_Recorded data_:
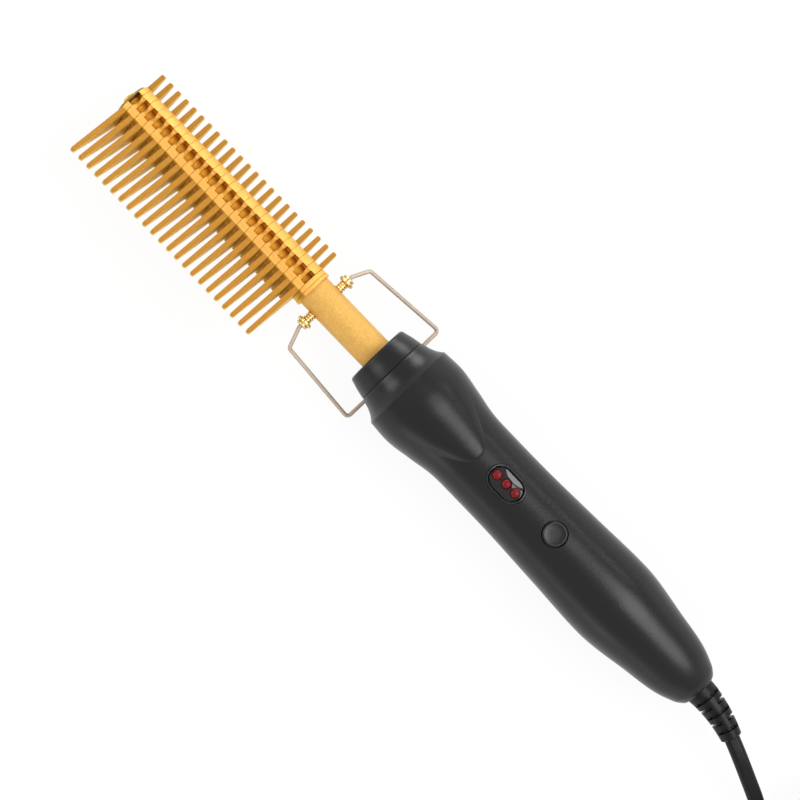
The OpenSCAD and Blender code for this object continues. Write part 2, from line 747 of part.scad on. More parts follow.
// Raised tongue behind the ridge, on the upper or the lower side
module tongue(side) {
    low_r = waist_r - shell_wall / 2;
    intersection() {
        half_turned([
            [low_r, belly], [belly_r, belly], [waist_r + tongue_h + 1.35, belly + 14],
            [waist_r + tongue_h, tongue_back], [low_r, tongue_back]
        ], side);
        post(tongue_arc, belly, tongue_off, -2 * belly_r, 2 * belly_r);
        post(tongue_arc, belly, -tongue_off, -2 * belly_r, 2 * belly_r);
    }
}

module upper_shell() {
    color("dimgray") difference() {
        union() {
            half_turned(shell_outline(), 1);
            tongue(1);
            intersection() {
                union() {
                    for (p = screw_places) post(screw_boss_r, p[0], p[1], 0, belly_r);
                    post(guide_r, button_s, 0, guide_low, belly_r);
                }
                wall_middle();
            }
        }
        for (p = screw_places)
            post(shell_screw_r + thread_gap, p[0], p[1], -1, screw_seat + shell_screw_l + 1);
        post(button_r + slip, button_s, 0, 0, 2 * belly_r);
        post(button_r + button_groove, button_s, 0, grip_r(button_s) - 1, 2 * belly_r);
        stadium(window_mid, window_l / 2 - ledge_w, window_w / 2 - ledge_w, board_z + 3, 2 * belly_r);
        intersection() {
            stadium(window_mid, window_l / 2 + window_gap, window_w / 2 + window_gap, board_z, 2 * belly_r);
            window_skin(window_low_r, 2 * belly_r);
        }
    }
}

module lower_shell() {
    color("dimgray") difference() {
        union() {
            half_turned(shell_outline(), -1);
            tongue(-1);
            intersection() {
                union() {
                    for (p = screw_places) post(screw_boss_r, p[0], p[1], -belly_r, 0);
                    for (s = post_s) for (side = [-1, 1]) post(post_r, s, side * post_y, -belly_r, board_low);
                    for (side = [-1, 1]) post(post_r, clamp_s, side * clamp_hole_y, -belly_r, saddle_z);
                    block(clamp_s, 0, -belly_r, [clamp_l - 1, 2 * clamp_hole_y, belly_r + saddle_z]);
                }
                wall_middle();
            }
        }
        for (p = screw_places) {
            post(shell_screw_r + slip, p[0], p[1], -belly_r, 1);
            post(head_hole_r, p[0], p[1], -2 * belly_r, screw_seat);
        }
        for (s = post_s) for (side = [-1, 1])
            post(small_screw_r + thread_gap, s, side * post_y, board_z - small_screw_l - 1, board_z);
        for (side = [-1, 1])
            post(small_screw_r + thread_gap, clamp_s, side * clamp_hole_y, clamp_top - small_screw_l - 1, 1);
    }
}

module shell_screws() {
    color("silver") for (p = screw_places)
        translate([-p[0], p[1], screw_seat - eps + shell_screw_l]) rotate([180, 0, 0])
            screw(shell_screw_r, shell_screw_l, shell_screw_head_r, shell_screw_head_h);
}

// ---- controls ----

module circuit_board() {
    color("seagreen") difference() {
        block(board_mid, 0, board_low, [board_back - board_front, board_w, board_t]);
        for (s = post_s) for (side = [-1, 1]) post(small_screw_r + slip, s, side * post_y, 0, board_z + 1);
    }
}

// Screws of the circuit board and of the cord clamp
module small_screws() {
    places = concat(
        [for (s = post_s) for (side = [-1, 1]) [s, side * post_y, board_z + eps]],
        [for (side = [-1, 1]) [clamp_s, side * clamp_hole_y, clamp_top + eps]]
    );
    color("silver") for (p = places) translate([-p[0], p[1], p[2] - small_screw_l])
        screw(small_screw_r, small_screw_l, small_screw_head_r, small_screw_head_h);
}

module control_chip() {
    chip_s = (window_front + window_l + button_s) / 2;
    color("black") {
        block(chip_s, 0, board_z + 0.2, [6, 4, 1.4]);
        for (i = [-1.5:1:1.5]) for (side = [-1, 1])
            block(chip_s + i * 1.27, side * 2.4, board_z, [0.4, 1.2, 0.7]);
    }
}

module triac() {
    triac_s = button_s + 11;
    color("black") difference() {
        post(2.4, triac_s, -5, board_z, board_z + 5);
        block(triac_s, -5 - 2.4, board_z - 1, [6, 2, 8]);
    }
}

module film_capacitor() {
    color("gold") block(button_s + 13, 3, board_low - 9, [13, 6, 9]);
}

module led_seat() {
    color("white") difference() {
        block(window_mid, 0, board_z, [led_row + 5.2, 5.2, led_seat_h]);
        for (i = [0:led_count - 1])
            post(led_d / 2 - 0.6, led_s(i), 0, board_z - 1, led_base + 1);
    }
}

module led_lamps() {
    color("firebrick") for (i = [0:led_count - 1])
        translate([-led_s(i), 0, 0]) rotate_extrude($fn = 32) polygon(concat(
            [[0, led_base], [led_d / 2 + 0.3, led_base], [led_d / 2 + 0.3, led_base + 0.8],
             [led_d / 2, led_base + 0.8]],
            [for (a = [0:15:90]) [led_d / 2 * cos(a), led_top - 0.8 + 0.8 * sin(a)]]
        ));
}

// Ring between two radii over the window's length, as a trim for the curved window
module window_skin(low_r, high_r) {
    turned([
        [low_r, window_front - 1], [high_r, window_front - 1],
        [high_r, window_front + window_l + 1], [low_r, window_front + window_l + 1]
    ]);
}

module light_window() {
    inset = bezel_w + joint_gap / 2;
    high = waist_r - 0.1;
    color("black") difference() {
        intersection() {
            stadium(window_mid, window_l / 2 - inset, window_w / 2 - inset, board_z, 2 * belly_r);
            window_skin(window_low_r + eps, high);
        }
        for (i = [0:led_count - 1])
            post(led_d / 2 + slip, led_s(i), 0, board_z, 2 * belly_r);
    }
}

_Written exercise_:
Repeat the material above in full, exactly as it stands.

_Response below_:
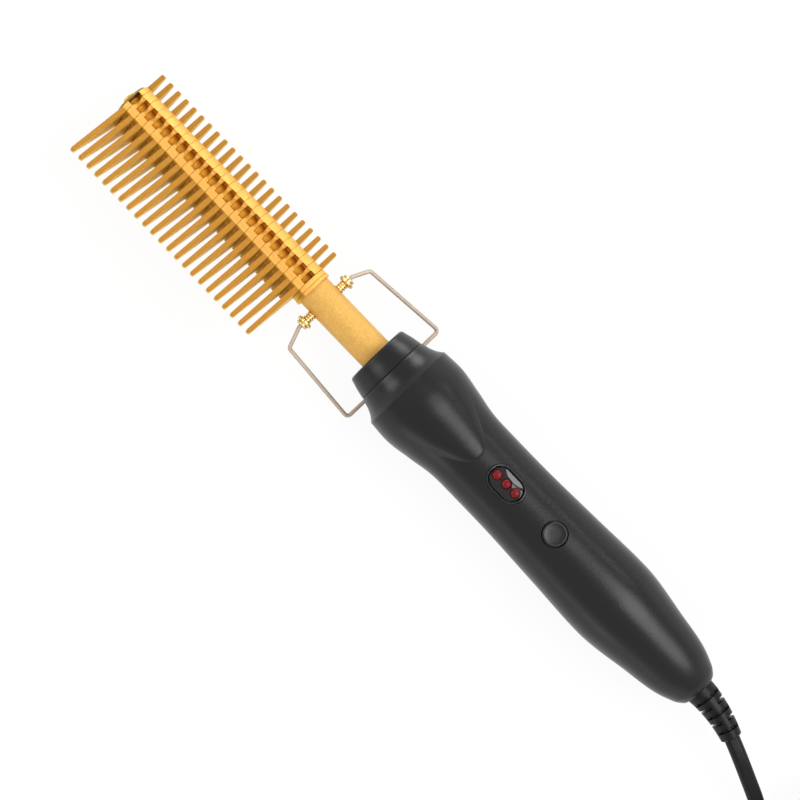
The OpenSCAD and Blender code for this object continues. Write part 2, from line 747 of part.scad on. More parts follow.
// Raised tongue behind the ridge, on the upper or the lower side
module tongue(side) {
    low_r = waist_r - shell_wall / 2;
    intersection() {
        half_turned([
            [low_r, belly], [belly_r, belly], [waist_r + tongue_h + 1.35, belly + 14],
            [waist_r + tongue_h, tongue_back], [low_r, tongue_back]
        ], side);
        post(tongue_arc, belly, tongue_off, -2 * belly_r, 2 * belly_r);
        post(tongue_arc, belly, -tongue_off, -2 * belly_r, 2 * belly_r);
    }
}

module upper_shell() {
    color("dimgray") difference() {
        union() {
            half_turned(shell_outline(), 1);
            tongue(1);
            intersection() {
                union() {
                    for (p = screw_places) post(screw_boss_r, p[0], p[1], 0, belly_r);
                    post(guide_r, button_s, 0, guide_low, belly_r);
                }
                wall_middle();
            }
        }
        for (p = screw_places)
            post(shell_screw_r + thread_gap, p[0], p[1], -1, screw_seat + shell_screw_l + 1);
        post(button_r + slip, button_s, 0, 0, 2 * belly_r);
        post(button_r + button_groove, button_s, 0, grip_r(button_s) - 1, 2 * belly_r);
        stadium(window_mid, window_l / 2 - ledge_w, window_w / 2 - ledge_w, board_z + 3, 2 * belly_r);
        intersection() {
            stadium(window_mid, window_l / 2 + window_gap, window_w / 2 + window_gap, board_z, 2 * belly_r);
            window_skin(window_low_r, 2 * belly_r);
        }
    }
}

module lower_shell() {
    color("dimgray") difference() {
        union() {
            half_turned(shell_outline(), -1);
            tongue(-1);
            intersection() {
                union() {
                    for (p = screw_places) post(screw_boss_r, p[0], p[1], -belly_r, 0);
                    for (s = post_s) for (side = [-1, 1]) post(post_r, s, side * post_y, -belly_r, board_low);
                    for (side = [-1, 1]) post(post_r, clamp_s, side * clamp_hole_y, -belly_r, saddle_z);
                    block(clamp_s, 0, -belly_r, [clamp_l - 1, 2 * clamp_hole_y, belly_r + saddle_z]);
                }
                wall_middle();
            }
        }
        for (p = screw_places) {
            post(shell_screw_r + slip, p[0], p[1], -belly_r, 1);
            post(head_hole_r, p[0], p[1], -2 * belly_r, screw_seat);
        }
        for (s = post_s) for (side = [-1, 1])
            post(small_screw_r + thread_gap, s, side * post_y, board_z - small_screw_l - 1, board_z);
        for (side = [-1, 1])
            post(small_screw_r + thread_gap, clamp_s, side * clamp_hole_y, clamp_top - small_screw_l - 1, 1);
    }
}

module shell_screws() {
    color("silver") for (p = screw_places)
        translate([-p[0], p[1], screw_seat - eps + shell_screw_l]) rotate([180, 0, 0])
            screw(shell_screw_r, shell_screw_l, shell_screw_head_r, shell_screw_head_h);
}

// ---- controls ----

module circuit_board() {
    color("seagreen") difference() {
        block(board_mid, 0, board_low, [board_back - board_front, board_w, board_t]);
        for (s = post_s) for (side = [-1, 1]) post(small_screw_r + slip, s, side * post_y, 0, board_z + 1);
    }
}

// Screws of the circuit board and of the cord clamp
module small_screws() {
    places = concat(
        [for (s = post_s) for (side = [-1, 1]) [s, side * post_y, board_z + eps]],
        [for (side = [-1, 1]) [clamp_s, side * clamp_hole_y, clamp_top + eps]]
    );
    color("silver") for (p = places) translate([-p[0], p[1], p[2] - small_screw_l])
        screw(small_screw_r, small_screw_l, small_screw_head_r, small_screw_head_h);
}

module control_chip() {
    chip_s = (window_front + window_l + button_s) / 2;
    color("black") {
        block(chip_s, 0, board_z + 0.2, [6, 4, 1.4]);
        for (i = [-1.5:1:1.5]) for (side = [-1, 1])
            block(chip_s + i * 1.27, side * 2.4, board_z, [0.4, 1.2, 0.7]);
    }
}

module triac() {
    triac_s = button_s + 11;
    color("black") difference() {
        post(2.4, triac_s, -5, board_z, board_z + 5);
        block(triac_s, -5 - 2.4, board_z - 1, [6, 2, 8]);
    }
}

module film_capacitor() {
    color("gold") block(button_s + 13, 3, board_low - 9, [13, 6, 9]);
}

module led_seat() {
    color("white") difference() {
        block(window_mid, 0, board_z, [led_row + 5.2, 5.2, led_seat_h]);
        for (i = [0:led_count - 1])
            post(led_d / 2 - 0.6, led_s(i), 0, board_z - 1, led_base + 1);
    }
}

module led_lamps() {
    color("firebrick") for (i = [0:led_count - 1])
        translate([-led_s(i), 0, 0]) rotate_extrude($fn = 32) polygon(concat(
            [[0, led_base], [led_d / 2 + 0.3, led_base], [led_d / 2 + 0.3, led_base + 0.8],
             [led_d / 2, led_base + 0.8]],
            [for (a = [0:15:90]) [led_d / 2 * cos(a), led_top - 0.8 + 0.8 * sin(a)]]
        ));
}

// Ring between two radii over the window's length, as a trim for the curved window
module window_skin(low_r, high_r) {
    turned([
        [low_r, window_front - 1], [high_r, window_front - 1],
        [high_r, window_front + window_l + 1], [low_r, window_front + window_l + 1]
    ]);
}

module light_window() {
    inset = bezel_w + joint_gap / 2;
    high = waist_r - 0.1;
    color("black") difference() {
        intersection() {
            stadium(window_mid, window_l / 2 - inset, window_w / 2 - inset, board_z, 2 * belly_r);
            window_skin(window_low_r + eps, high);
        }
        for (i = [0:led_count - 1])
            post(led_d / 2 + slip, led_s(i), 0, board_z, 2 * belly_r);
    }
}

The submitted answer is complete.